PROBLEM TO WORK ON –
In the records below, find the line with "Recreate this object" and the line with "MAT_THICKNESS = 0.010"; return exactly those lines and every line between them.

__________

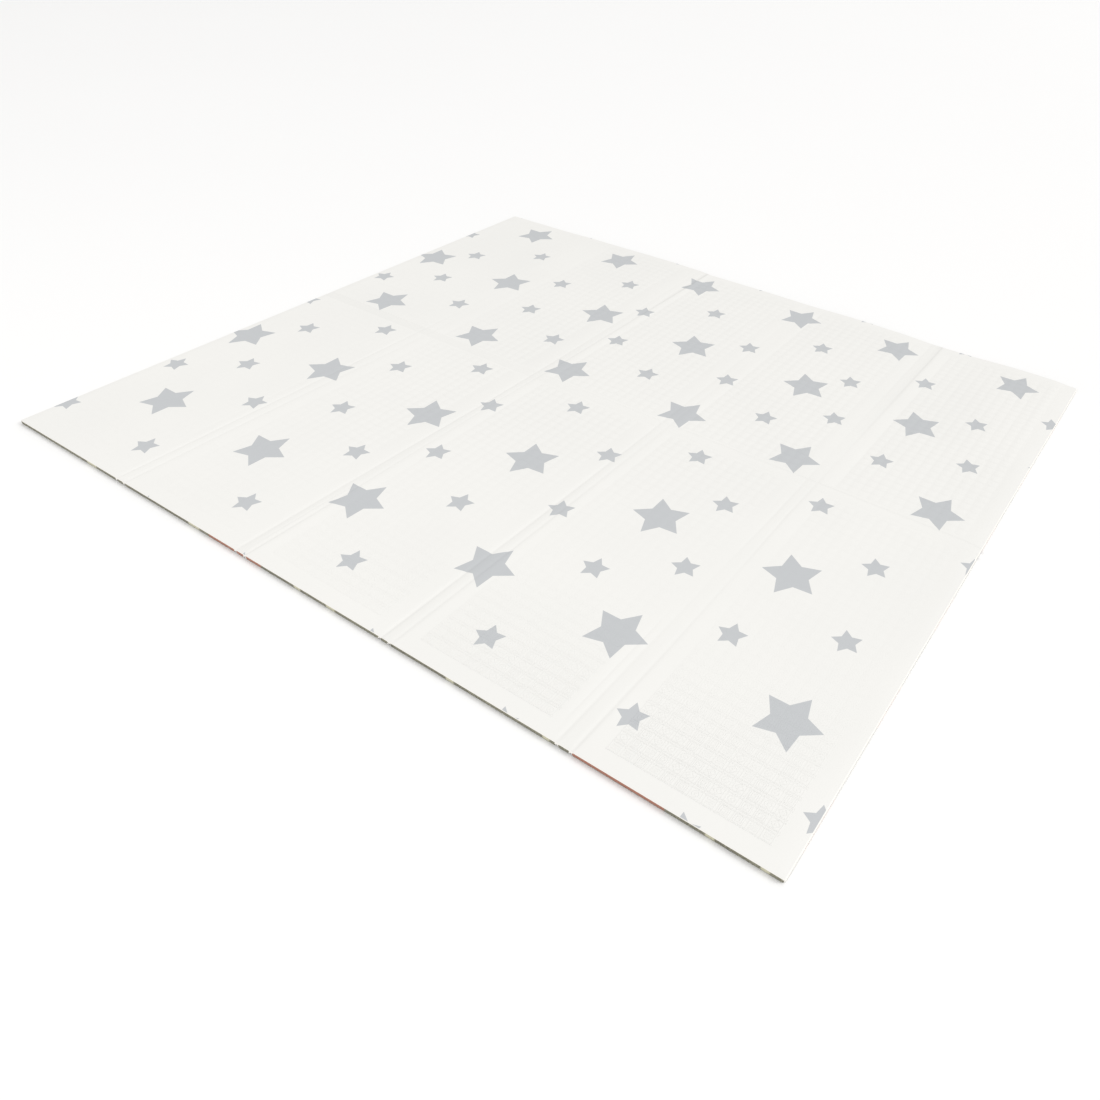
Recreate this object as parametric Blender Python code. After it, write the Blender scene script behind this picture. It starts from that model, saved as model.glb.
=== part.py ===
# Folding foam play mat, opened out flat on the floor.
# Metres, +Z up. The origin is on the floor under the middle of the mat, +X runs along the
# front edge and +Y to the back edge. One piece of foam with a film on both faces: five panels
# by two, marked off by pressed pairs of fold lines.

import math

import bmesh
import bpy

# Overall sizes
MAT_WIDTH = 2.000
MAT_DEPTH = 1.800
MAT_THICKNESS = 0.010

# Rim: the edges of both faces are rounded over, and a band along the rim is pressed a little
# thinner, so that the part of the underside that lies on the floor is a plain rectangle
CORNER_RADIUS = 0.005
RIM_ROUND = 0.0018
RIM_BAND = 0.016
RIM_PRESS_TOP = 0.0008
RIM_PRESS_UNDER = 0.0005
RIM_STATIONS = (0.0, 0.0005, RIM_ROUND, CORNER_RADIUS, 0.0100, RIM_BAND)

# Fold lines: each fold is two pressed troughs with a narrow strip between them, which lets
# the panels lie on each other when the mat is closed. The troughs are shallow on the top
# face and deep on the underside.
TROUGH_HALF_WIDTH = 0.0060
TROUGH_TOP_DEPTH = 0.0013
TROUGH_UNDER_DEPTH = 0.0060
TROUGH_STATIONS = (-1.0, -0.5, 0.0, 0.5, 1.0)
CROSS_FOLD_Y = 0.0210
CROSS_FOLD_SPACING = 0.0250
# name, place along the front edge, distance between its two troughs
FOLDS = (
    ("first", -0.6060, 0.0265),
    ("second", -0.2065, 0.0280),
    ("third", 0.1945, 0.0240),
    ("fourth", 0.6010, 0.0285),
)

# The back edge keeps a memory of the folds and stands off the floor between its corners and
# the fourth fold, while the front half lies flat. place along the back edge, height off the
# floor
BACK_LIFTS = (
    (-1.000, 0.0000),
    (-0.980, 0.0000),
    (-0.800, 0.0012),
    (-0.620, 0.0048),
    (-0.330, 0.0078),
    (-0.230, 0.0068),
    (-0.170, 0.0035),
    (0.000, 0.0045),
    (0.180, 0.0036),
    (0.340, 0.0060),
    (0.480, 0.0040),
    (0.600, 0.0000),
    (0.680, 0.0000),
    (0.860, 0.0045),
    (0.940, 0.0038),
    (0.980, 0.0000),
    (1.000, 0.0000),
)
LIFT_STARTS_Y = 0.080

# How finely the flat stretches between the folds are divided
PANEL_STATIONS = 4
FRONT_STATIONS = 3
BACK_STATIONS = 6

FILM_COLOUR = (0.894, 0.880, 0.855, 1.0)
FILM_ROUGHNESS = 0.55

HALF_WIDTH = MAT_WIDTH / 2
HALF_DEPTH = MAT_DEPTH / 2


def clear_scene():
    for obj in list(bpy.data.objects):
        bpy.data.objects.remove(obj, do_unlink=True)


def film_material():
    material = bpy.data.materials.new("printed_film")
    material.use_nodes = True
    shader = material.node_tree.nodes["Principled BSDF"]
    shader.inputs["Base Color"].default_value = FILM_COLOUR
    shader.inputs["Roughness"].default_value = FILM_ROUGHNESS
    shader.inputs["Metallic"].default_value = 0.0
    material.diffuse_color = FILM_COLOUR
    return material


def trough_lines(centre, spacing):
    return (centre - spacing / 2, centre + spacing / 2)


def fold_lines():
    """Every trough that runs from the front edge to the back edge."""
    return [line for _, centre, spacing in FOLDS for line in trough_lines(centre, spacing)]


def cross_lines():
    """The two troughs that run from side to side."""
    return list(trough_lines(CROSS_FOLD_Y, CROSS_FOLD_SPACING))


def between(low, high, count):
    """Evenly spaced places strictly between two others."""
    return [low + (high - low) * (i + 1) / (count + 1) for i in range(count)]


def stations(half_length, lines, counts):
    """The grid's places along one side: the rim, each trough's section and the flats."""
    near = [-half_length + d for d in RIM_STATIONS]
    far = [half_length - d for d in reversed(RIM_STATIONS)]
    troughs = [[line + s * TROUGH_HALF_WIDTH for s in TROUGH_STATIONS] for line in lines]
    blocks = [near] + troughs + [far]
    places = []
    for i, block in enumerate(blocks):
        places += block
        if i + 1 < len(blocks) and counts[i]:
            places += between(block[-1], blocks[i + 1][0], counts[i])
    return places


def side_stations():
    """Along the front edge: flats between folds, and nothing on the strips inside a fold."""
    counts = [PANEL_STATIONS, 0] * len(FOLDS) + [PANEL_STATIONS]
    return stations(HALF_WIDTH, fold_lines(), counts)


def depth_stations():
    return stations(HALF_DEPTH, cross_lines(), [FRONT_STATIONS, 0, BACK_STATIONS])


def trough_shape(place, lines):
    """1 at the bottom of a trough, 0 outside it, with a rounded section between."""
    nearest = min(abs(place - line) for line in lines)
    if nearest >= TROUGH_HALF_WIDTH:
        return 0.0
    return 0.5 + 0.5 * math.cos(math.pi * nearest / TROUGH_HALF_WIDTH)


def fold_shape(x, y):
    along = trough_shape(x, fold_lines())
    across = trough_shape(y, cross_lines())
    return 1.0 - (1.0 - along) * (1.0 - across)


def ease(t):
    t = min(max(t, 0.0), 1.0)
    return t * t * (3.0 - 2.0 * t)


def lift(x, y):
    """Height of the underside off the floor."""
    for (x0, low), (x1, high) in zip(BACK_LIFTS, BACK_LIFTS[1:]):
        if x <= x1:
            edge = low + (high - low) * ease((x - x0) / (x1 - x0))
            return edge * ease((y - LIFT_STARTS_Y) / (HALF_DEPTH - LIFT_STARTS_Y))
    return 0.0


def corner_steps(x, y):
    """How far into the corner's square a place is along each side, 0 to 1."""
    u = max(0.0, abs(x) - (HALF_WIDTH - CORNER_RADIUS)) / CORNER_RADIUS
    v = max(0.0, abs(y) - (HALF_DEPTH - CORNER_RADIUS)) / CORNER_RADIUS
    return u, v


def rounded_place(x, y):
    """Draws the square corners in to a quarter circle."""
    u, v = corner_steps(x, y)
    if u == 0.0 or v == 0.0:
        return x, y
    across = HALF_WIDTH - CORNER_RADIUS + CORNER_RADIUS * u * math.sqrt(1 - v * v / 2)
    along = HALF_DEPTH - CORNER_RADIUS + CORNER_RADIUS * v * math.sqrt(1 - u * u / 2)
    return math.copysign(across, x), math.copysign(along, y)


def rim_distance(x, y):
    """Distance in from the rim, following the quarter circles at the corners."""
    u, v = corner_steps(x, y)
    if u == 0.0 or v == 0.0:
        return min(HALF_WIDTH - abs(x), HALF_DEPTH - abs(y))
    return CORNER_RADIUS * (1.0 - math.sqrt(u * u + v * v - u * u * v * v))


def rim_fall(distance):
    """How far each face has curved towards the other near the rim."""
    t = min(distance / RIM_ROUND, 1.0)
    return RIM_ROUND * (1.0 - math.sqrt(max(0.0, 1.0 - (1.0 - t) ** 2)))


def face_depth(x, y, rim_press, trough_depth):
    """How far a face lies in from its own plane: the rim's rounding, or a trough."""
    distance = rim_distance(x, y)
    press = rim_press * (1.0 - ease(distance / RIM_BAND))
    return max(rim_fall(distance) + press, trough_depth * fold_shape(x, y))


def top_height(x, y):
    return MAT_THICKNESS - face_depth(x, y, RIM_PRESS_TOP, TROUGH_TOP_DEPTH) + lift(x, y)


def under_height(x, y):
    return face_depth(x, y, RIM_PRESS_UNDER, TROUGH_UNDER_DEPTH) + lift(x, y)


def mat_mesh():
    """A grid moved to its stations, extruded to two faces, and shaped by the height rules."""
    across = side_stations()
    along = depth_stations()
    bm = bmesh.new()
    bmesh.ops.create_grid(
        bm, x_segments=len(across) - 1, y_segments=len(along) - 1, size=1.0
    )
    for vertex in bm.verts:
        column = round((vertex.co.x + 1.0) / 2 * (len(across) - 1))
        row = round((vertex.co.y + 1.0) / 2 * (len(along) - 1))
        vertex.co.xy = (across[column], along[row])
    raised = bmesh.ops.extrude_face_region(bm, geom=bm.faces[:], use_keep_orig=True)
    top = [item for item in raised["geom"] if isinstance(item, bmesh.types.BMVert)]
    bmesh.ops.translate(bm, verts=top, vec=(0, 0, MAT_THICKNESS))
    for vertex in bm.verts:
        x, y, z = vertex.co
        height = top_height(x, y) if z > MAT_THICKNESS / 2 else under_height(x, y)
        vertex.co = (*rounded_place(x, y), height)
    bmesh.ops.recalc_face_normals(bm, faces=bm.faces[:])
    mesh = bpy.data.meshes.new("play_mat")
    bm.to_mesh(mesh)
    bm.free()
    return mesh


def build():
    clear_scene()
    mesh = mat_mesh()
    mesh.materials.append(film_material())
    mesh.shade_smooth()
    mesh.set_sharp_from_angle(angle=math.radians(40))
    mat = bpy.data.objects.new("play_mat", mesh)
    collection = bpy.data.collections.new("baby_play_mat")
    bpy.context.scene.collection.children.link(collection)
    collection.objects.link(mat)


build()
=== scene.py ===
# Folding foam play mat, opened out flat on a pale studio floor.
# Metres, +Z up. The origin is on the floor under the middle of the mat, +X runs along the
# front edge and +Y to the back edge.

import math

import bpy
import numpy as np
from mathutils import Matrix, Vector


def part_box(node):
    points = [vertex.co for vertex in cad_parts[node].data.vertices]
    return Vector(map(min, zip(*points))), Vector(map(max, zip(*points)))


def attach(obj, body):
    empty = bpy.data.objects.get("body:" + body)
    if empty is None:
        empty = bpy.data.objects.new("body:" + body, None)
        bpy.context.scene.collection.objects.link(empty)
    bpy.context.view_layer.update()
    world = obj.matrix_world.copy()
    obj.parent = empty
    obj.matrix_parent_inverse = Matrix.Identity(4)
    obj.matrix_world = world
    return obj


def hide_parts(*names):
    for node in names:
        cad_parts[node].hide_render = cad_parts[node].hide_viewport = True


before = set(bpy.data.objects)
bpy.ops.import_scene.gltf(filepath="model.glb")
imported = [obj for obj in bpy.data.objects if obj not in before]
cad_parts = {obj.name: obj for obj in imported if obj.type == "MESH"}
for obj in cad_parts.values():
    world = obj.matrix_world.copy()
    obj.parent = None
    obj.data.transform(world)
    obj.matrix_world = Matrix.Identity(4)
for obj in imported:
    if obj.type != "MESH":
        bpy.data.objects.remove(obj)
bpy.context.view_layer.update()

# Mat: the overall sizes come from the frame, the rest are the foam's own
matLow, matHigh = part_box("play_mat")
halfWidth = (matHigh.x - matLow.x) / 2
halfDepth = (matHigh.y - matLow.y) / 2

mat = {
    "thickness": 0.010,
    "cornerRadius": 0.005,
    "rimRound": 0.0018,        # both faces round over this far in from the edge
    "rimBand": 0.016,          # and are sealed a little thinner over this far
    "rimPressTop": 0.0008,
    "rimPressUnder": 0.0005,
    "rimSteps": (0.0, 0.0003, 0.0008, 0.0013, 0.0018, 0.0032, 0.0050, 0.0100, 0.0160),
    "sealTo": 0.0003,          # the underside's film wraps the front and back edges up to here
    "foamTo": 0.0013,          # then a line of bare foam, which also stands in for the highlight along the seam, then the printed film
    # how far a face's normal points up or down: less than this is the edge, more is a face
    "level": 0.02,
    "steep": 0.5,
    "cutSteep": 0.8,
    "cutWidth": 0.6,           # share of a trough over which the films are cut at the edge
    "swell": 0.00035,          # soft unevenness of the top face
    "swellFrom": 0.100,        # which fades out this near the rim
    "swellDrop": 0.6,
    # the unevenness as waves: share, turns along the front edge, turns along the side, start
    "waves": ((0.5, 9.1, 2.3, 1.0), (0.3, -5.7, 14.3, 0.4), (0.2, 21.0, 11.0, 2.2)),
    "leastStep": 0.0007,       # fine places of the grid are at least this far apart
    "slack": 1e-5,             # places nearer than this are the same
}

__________

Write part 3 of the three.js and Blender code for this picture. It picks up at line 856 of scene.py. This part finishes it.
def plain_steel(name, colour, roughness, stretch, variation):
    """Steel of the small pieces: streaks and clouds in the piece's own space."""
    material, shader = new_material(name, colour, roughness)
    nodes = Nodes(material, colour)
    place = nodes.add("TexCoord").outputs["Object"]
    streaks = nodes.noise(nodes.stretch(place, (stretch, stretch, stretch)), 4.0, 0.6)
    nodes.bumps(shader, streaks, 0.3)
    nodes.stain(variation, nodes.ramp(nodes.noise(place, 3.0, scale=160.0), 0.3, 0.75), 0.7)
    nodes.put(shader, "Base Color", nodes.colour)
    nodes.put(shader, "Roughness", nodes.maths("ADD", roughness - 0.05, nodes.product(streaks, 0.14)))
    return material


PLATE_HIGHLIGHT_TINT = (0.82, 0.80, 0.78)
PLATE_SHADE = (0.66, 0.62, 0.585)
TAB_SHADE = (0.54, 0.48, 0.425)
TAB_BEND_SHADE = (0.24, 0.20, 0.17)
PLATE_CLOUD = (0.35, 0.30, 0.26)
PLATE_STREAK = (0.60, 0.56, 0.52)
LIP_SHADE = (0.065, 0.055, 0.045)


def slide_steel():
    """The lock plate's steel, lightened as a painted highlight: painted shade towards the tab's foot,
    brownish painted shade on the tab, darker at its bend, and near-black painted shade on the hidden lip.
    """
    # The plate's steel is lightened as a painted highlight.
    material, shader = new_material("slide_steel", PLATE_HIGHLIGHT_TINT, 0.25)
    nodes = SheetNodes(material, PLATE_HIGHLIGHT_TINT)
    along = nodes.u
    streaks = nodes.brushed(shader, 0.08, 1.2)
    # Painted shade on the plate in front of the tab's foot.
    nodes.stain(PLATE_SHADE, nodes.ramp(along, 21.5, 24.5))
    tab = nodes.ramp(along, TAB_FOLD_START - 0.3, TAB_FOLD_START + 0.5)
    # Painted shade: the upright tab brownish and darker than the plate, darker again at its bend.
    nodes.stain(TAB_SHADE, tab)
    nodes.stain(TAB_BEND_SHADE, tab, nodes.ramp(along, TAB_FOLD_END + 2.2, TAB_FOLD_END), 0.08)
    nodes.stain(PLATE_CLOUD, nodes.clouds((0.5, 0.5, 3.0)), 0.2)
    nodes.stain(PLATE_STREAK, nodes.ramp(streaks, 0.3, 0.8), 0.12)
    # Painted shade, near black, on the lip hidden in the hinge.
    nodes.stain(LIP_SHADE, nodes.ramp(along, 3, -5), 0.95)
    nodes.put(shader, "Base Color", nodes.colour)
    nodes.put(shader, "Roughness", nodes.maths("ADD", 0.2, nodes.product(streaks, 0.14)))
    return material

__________

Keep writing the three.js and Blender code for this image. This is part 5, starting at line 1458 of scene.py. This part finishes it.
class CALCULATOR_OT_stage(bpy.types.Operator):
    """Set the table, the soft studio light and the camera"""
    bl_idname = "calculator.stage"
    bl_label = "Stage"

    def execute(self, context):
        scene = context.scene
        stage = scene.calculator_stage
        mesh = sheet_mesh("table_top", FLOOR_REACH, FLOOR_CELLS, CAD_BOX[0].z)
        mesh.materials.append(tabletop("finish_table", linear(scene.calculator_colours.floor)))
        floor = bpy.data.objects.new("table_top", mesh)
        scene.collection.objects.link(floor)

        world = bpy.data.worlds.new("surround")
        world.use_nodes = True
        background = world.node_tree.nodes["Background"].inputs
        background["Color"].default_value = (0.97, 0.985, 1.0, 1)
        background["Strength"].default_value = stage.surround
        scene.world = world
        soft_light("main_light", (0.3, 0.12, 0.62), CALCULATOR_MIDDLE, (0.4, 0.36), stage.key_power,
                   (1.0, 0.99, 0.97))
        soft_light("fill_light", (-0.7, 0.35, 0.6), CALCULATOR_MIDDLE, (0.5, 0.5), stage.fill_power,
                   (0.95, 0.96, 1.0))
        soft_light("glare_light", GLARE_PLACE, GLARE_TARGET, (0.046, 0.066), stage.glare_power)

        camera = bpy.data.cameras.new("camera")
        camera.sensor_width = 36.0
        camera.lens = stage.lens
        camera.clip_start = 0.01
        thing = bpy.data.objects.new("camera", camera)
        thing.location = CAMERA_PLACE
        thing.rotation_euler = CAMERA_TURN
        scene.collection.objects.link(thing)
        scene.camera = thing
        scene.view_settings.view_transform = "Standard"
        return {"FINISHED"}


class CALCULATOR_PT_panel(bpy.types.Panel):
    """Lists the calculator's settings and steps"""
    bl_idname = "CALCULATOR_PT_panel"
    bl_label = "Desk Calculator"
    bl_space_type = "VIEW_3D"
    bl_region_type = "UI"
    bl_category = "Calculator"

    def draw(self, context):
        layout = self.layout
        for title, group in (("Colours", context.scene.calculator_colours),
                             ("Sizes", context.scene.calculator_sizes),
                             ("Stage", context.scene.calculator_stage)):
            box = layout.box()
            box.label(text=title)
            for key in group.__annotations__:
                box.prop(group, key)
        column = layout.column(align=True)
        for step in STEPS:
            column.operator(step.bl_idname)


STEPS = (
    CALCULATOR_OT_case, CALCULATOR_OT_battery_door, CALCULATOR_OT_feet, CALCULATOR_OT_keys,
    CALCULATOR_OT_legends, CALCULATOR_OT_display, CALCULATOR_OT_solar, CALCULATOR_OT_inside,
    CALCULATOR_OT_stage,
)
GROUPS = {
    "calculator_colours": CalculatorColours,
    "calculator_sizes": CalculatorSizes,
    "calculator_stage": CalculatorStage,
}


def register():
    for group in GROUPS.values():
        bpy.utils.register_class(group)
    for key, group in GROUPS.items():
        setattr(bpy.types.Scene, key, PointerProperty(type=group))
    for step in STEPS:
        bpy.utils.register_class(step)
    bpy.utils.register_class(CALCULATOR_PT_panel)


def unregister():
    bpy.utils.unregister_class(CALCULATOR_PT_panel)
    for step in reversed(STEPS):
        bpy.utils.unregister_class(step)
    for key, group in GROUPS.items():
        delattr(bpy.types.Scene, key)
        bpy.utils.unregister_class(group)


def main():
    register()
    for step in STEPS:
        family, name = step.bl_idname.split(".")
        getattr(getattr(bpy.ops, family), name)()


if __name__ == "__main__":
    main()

__________

TASK ANSWER –
Recreate this object as parametric Blender Python code. After it, write the Blender scene script behind this picture. It starts from that model, saved as model.glb.
=== part.py ===
# Folding foam play mat, opened out flat on the floor.
# Metres, +Z up. The origin is on the floor under the middle of the mat, +X runs along the
# front edge and +Y to the back edge. One piece of foam with a film on both faces: five panels
# by two, marked off by pressed pairs of fold lines.

import math

import bmesh
import bpy

# Overall sizes
MAT_WIDTH = 2.000
MAT_DEPTH = 1.800
MAT_THICKNESS = 0.010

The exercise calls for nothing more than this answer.